AI Coaching Gets More Personal
Freeletics Mindset arrives as part of a broader AI update to the app. Instead of weekly training plans, the new “Today View” feature provides daily coaching, combining workout sessions with knowledge and audio content.
Once a day is completed, the Freeletics Coach analyses the user’s performance and feedback to shape the next training day. The aim is to make the plan less rigid and more responsive to real life, which has a nasty habit of barging through the door without consulting your recovery schedule.
There is also “Adapt Today”, a feature that lets users tell the coach if they are too sore, need to train quietly, cannot run, want a different session, have no equipment or lack space for the prescribed workout. The app then provides an alternative.
That is where the update becomes practically useful. The old fitness model often implied that missing a workout was a moral failure. This version appears to accept that sometimes the knees are mutinous, the neighbours are asleep and the living room is not, in fact, a boutique training facility.
Freeletics Takes Aim At The Fitness Industry’s Failure Rate
The language from Freeletics is not shy. The company is positioning Mindset Coaching as a corrective to a fitness culture that can be excellent at selling ambition and rather less effective at helping people survive week two.

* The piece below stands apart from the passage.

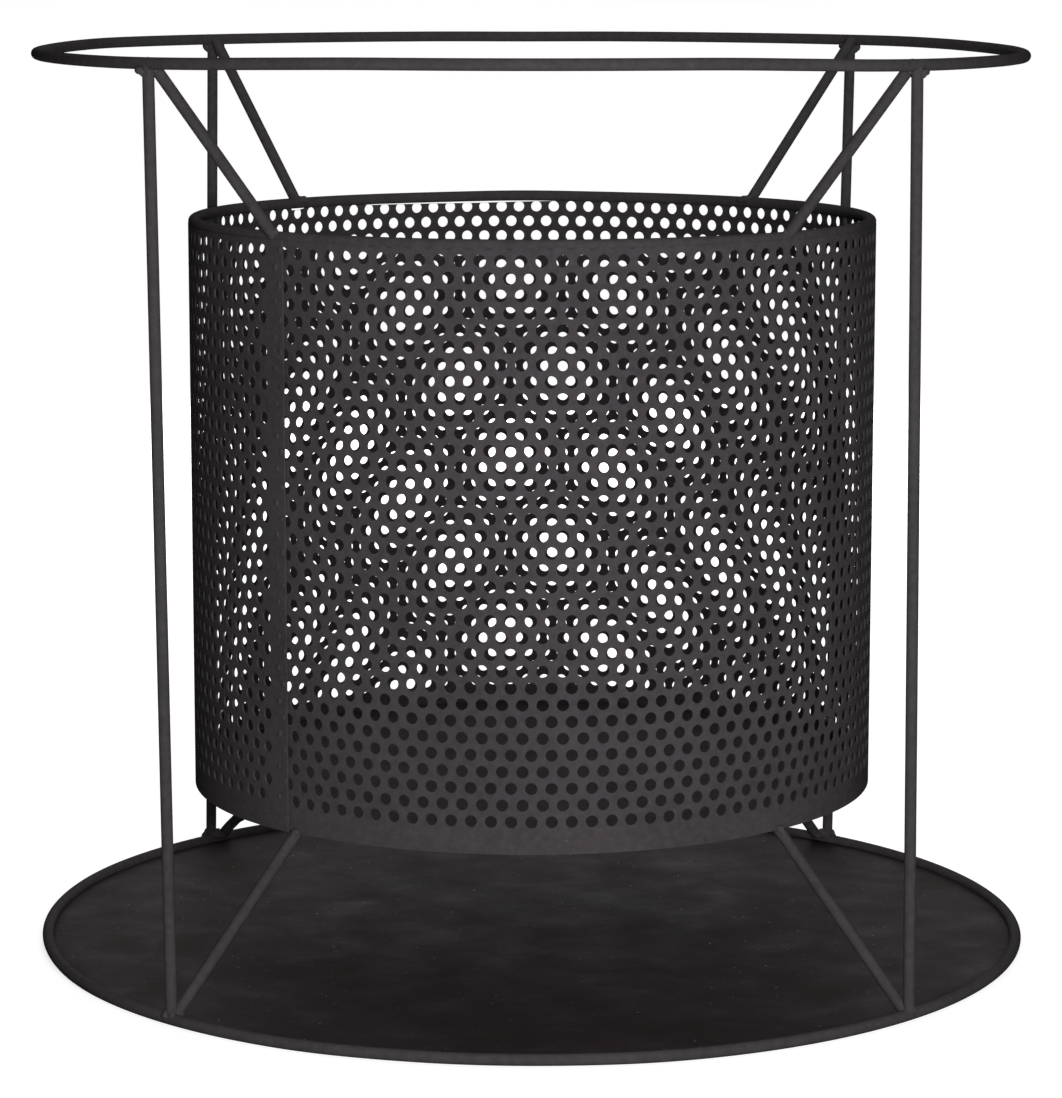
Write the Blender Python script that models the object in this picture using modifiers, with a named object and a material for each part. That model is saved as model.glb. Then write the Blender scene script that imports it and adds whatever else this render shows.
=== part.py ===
"""Fire basket on a round-bar stand: a perforated steel cylinder held between a top ring and a
base ring by four posts, four upper stays and four lower stays, with a steel plate in the base ring.

Metres, +Z up. The origin is the middle of the footprint, on the ground. The front faces -Y."""

import math

import bmesh
import bpy
from mathutils import Matrix, Vector

# Stock: round bar and sheet
BAR = 0.006
SHEET = 0.001
PLATE = 0.002
FIT = 0.0003

# Rings of the stand, measured to the middle of the bar
TOP_RING_RADIUS = 0.262
TOP_RING_HEIGHT = 0.4826
BASE_RING_RADIUS = 0.2658

# Perforated basket, outside
BASKET_RADIUS = 0.1844
BASKET_BOTTOM = 0.0849
BASKET_TOP = 0.3948
FLOOR_RISE = 0.004

# Perforation of the real sheet: round holes in staggered rows, and the plain strips above and below
HOLE_DIAMETER = 0.006
HOLE_PITCH = 0.01022
ROW_PITCH = 0.00854
TOP_MARGIN = 0.0095
BOTTOM_MARGIN = 0.0168
# The solid has one opening for each block of this many holes in as many rows, so it is as open
HOLE_BLOCK = 5

# Where each post meets the top ring and the base ring, degrees about +Z
CORNERS = {
    "front_left": (-136.2, -133.9),
    "front_right": (-44.9, -45.0),
    "rear_left": (134.2, 135.6),
    "rear_right": (44.0, 46.9),
}
# Where each upper stay's axis passes the top ring, inside the post, and where it meets the rim
UPPER_STAYS = {
    "front_left": (-136.2, -136.4),
    "front_right": (-45.2, -45.6),
    "rear_left": (134.2, 136.5),
    "rear_right": (43.3, 45.7),
}
STAY_INSET = 0.0025
# Where each lower stay meets the base ring, at the post or beside it, and the basket's lower edge
LOWER_STAYS = {
    "front_left": (-133.7, -132.3),
    "front_right": (-45.3, -46.5),
    "rear_left": (134.1, 133.2),
    "rear_right": (48.4, 47.7),
}

# Weld metal: its thickness round the bars, and the bead at the basket's lower edge
RING_THROAT = 0.0035
RIM_THROAT = 0.002
FOOT_BEAD = 0.0035

# Roundness of the solids
RING_SEGMENTS = 64
BAR_SIDES = 12
HOLE_SIDES = 8
FACETS_PER_COLUMN = 3
BEAD_SIDES = 8

# Colour, roughness and metallic value of each finish
FINISHES = {
    "bar_black": ((0.045, 0.042, 0.043, 1.0), 0.5, 0.6),
    "sheet_black": ((0.05, 0.047, 0.048, 1.0), 0.55, 0.6),
    "plate_steel": ((0.03, 0.028, 0.026, 1.0), 0.6, 0.7),
    "weld_black": ((0.055, 0.052, 0.053, 1.0), 0.45, 0.6),
}

# Worked out from the sizes above
BAR_RADIUS = BAR / 2
RING_TOUCH = BAR_RADIUS + FIT
RING_BEAD = BAR_RADIUS + RING_THROAT
RIM_BEAD = BAR_RADIUS + RIM_THROAT
RIM_RADIUS = BASKET_RADIUS - BAR_RADIUS
RIM_HEIGHT = BASKET_TOP - BAR_RADIUS
OPENING_RADIUS = HOLE_BLOCK * HOLE_DIAMETER / 2
COLUMNS = int(2 * math.pi * BASKET_RADIUS / (HOLE_BLOCK * HOLE_PITCH))
COLUMN_ANGLE = 2 * math.pi / COLUMNS
FACET_ANGLE = COLUMN_ANGLE / FACETS_PER_COLUMN
INNER_FLAT = (BASKET_RADIUS - SHEET) * math.cos(FACET_ANGLE / 2)
WALL_TOP = RIM_HEIGHT - math.sqrt(RING_TOUCH**2 - (INNER_FLAT - RIM_RADIUS) ** 2)


def clear_scene():
    for obj in list(bpy.data.objects):
        bpy.data.objects.remove(obj, do_unlink=True)


def new_collection(name):
    collection = bpy.data.collections.new(name)
    bpy.context.scene.collection.children.link(collection)
    return collection


def finish(name):
    """A plain material for one of the finishes."""
    material = bpy.data.materials.get(name)
    if material is None:
        colour, roughness, metallic = FINISHES[name]
        material = bpy.data.materials.new(name)
        material.use_nodes = True
        shader = material.node_tree.nodes["Principled BSDF"]
        shader.inputs["Base Color"].default_value = colour
        shader.inputs["Roughness"].default_value = roughness
        shader.inputs["Metallic"].default_value = metallic
    return material


def add_object(name, bm, collection, material=None):
    """Object from a bmesh, shaded smooth except across its sharp edges."""
    mesh = bpy.data.meshes.new(name)
    bm.to_mesh(mesh)
    bm.free()
    obj = bpy.data.objects.new(name, mesh)
    collection.objects.link(obj)
    if material:
        mesh.materials.append(material)
        mesh.shade_smooth()
        mesh.set_sharp_from_angle(angle=math.radians(40))
    return obj


def at(azimuth, radius, height):
    """Point in the upright plane through the middle at an azimuth in radians."""
    return Vector((radius * math.cos(azimuth), radius * math.sin(azimuth), height))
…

‘‘Most attempts to start living a healthier and happier life fail before they even really begin, because people are set up for failure by the fitness industry,” explains Freeletics CEO Daniel Sobhani.
“We have always wanted to put a stop to this, and now we’re taking the next big step. Our Mindset Coaching will teach people the fundamentals and help them build a life-long foundation for good health and personal development.

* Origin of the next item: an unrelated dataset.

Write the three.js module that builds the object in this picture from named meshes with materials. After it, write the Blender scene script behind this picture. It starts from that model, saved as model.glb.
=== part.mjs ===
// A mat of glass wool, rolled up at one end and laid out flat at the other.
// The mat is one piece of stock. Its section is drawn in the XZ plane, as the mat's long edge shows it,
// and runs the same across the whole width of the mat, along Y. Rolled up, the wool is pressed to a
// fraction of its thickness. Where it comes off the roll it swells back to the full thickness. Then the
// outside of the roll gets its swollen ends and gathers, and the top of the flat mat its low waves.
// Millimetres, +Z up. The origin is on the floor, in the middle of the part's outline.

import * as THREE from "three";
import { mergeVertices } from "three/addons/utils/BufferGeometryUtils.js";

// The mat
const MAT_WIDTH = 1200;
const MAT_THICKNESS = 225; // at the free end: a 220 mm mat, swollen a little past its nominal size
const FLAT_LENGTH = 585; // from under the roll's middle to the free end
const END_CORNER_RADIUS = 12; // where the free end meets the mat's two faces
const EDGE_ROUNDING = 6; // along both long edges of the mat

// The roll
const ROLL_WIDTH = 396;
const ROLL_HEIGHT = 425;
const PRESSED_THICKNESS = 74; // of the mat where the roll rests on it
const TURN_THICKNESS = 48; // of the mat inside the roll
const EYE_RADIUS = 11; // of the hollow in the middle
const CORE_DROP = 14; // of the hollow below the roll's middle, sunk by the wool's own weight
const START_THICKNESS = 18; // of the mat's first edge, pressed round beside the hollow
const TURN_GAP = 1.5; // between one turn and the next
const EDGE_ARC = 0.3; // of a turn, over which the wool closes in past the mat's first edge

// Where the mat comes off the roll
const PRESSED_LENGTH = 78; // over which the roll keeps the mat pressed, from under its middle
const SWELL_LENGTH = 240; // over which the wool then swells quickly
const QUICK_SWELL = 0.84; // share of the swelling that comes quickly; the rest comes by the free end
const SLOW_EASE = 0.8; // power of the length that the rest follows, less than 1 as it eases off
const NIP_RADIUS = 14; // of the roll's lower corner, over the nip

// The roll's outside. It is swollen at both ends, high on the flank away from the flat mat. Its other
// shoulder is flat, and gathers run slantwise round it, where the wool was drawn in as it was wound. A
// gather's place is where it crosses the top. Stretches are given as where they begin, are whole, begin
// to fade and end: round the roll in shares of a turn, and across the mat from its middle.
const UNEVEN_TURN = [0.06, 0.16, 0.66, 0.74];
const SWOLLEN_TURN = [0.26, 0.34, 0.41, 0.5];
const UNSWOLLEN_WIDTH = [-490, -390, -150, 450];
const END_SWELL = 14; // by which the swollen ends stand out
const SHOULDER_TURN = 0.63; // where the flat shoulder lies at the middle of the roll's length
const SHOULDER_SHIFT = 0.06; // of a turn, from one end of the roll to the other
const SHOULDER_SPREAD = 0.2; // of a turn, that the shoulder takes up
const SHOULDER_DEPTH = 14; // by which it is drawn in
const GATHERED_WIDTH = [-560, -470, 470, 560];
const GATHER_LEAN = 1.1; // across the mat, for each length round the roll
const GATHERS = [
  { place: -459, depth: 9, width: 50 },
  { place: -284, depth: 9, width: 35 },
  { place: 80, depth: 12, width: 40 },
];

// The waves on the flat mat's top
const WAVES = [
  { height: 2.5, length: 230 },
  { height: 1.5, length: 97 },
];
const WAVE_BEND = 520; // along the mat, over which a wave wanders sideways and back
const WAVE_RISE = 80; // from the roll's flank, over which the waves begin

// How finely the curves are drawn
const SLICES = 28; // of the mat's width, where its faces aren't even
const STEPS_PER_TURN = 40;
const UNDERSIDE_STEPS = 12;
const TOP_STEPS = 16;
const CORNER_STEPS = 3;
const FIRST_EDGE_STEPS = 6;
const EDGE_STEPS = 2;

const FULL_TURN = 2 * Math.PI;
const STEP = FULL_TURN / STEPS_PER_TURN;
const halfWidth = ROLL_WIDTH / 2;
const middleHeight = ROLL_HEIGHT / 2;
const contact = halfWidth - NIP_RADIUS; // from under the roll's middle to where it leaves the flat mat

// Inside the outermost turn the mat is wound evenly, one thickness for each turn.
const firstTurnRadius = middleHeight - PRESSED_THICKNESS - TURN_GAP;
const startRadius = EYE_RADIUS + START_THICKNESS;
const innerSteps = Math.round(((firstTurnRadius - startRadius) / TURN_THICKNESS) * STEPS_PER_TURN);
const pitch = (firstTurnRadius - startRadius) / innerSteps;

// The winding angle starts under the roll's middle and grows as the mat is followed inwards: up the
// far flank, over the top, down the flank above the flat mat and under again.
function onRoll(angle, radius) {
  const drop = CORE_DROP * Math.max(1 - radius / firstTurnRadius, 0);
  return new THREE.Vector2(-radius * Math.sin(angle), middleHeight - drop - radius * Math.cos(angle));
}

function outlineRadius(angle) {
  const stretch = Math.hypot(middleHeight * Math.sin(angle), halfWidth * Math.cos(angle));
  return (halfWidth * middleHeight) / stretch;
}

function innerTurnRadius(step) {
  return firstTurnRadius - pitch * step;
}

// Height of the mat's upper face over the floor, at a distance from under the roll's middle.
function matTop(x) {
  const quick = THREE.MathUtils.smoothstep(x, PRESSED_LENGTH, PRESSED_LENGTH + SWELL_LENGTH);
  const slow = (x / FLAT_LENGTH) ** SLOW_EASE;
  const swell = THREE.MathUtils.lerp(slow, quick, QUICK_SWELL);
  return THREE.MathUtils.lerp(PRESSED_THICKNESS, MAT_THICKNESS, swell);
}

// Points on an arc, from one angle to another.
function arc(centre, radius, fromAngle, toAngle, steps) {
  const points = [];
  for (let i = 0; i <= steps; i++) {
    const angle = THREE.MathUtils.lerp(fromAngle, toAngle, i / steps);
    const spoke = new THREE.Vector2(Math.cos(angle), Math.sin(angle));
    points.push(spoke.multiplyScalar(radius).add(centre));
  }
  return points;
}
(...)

By combining this with our adaptive, personalised training, people will be more likely than ever to truly succeed on their health and fitness journey.
We believe training your body and mind is one of the greatest investments you can make, so now we are making it as easy as possible – for anyone.”
That is the commercial pitch, certainly, but there is a useful editorial truth underneath it. Fitness rarely fails because people do not know that movement is good for them. It fails because plans are too brittle, habits are too vague and motivation is treated like a magical weather system rather than something that can be trained, supported and rebuilt.
The Verdict: Less Chest-Beating, More Staying Power
Freeletics Mindset is not trying to reinvent exercise. It is trying to make consistency less heroic, which is probably the more valuable ambition.
For beginners, busy workers, stressed parents, returning exercisers and anyone who has been personally victimised by an overenthusiastic training plan, the appeal is clear. AI-powered workouts can help tailor the physical load, while mindset coaching may make the mental side less mysterious.
The strongest idea here is not that motivation suddenly arrives because an app says encouraging things into your ears. It is that fitness motivation improves when the plan bends with the person using it.
And frankly, in a country where television is still thrashing exercise by three lengths and a packet of biscuits, that feels like a decent place to start.